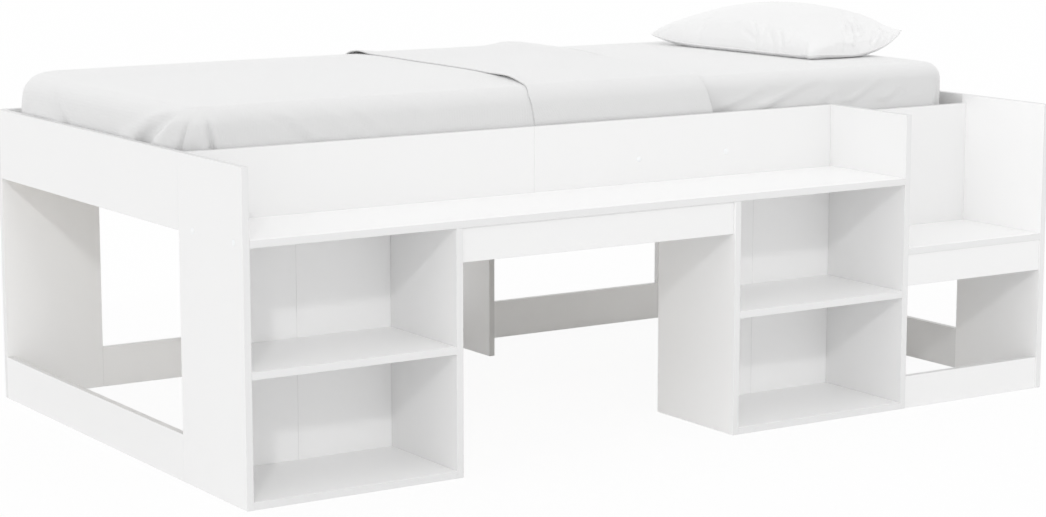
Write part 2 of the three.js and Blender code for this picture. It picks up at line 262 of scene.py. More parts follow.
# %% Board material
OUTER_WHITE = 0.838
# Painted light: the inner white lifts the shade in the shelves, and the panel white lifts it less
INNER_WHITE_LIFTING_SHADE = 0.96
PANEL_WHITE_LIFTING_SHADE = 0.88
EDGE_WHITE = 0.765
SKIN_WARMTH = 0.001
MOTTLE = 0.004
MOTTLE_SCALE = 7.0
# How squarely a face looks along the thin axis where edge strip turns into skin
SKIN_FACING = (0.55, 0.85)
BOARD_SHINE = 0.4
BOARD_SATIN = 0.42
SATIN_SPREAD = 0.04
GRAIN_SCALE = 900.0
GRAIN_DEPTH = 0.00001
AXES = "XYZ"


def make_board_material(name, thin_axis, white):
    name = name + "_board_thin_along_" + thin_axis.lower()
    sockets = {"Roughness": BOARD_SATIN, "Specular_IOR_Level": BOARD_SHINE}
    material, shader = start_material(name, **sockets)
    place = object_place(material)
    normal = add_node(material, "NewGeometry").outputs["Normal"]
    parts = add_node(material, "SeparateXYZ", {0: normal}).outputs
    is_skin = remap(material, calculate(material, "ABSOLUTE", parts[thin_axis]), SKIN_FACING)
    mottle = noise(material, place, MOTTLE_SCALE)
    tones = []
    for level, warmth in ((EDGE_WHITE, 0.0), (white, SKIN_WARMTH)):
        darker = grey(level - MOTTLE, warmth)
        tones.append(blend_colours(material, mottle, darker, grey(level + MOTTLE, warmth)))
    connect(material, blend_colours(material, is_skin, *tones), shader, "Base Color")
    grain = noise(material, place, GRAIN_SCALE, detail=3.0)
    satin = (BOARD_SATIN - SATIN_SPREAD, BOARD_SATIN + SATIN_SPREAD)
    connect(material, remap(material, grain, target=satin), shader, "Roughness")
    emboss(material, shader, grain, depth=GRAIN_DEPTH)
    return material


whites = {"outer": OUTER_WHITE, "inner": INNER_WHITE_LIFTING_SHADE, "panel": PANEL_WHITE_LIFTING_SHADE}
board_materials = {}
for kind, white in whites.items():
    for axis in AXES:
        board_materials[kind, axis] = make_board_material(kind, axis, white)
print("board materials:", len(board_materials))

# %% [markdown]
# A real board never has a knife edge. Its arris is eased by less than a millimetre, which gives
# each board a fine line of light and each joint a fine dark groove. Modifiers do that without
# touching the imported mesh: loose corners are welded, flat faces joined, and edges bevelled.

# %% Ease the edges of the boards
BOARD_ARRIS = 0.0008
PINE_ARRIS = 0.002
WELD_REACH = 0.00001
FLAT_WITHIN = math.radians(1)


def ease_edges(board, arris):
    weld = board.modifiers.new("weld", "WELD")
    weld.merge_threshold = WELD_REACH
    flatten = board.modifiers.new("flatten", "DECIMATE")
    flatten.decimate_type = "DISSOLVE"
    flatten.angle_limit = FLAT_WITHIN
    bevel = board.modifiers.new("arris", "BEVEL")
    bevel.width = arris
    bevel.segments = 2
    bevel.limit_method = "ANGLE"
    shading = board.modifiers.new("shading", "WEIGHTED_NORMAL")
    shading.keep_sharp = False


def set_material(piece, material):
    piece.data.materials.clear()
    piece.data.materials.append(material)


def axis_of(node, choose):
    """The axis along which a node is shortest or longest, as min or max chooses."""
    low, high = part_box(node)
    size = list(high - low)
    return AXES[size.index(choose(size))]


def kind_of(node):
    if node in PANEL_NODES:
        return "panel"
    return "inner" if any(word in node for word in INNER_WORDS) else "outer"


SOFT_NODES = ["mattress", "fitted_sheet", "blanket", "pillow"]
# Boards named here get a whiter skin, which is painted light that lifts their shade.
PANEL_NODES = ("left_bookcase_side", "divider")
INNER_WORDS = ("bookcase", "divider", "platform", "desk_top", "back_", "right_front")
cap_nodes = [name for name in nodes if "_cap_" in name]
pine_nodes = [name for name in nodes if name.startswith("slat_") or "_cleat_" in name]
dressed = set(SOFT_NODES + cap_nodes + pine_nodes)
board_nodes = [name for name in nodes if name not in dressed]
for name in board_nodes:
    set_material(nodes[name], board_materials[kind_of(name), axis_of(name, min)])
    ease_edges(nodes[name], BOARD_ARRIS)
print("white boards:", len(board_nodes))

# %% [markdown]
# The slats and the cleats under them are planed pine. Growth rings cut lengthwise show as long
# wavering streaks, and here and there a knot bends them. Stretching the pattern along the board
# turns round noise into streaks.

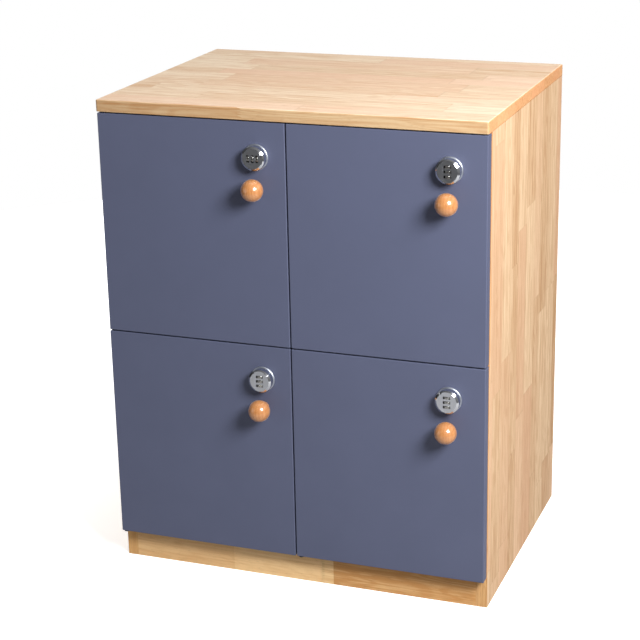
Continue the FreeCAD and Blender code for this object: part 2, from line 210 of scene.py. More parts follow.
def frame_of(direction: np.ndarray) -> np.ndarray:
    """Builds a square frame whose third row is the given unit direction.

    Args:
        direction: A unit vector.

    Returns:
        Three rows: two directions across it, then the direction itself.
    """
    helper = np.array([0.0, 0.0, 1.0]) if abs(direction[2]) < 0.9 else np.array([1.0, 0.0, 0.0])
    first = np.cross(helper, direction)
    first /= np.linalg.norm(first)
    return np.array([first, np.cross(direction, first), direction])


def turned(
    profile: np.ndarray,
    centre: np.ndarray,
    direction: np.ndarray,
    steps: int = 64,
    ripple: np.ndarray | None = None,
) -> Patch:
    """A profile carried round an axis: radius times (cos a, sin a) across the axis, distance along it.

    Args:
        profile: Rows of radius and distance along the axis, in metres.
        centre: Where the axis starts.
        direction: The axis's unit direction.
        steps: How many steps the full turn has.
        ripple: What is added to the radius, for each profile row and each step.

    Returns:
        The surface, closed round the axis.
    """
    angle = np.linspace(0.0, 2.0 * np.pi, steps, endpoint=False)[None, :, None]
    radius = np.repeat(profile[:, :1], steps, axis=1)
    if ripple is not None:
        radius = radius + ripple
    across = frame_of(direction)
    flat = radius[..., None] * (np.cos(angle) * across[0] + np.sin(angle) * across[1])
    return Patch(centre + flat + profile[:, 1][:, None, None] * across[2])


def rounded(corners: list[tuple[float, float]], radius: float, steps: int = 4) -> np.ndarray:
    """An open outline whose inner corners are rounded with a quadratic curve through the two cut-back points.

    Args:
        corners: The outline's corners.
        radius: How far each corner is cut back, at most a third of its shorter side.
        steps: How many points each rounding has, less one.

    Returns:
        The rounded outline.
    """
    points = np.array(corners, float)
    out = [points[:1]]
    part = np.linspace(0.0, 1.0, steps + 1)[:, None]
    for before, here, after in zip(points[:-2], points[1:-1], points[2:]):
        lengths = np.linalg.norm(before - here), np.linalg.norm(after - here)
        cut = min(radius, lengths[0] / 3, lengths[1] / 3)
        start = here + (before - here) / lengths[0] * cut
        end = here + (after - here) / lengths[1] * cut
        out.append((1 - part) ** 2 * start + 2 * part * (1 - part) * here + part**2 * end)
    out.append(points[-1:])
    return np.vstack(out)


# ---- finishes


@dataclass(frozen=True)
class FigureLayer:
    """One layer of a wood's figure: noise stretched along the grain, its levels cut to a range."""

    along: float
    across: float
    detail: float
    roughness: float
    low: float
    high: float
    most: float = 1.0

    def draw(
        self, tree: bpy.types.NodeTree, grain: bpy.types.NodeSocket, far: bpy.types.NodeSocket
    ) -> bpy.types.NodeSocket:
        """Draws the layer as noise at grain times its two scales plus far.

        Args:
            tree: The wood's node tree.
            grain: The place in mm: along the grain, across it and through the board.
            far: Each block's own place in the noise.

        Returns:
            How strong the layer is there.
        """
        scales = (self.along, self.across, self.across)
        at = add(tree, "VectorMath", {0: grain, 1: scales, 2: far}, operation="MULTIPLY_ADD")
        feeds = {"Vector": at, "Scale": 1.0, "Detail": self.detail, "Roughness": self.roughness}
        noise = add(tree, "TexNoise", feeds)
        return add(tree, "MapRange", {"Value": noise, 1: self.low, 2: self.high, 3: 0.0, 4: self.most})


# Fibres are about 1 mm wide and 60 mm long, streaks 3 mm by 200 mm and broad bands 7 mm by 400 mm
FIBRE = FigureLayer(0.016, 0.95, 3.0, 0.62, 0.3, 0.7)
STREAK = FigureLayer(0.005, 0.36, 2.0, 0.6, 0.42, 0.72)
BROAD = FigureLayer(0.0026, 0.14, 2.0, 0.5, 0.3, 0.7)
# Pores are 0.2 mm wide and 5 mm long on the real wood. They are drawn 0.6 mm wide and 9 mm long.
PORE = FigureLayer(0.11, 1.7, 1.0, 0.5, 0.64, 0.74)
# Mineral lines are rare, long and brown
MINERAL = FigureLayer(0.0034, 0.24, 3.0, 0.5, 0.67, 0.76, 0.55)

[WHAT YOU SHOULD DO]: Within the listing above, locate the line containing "Continue the FreeCAD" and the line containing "direction: A unit vector.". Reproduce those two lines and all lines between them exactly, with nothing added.

[EXERCISE OUTPUT]:
Continue the FreeCAD and Blender code for this object: part 2, from line 210 of scene.py. More parts follow.
def frame_of(direction: np.ndarray) -> np.ndarray:
    """Builds a square frame whose third row is the given unit direction.

    Args:
        direction: A unit vector.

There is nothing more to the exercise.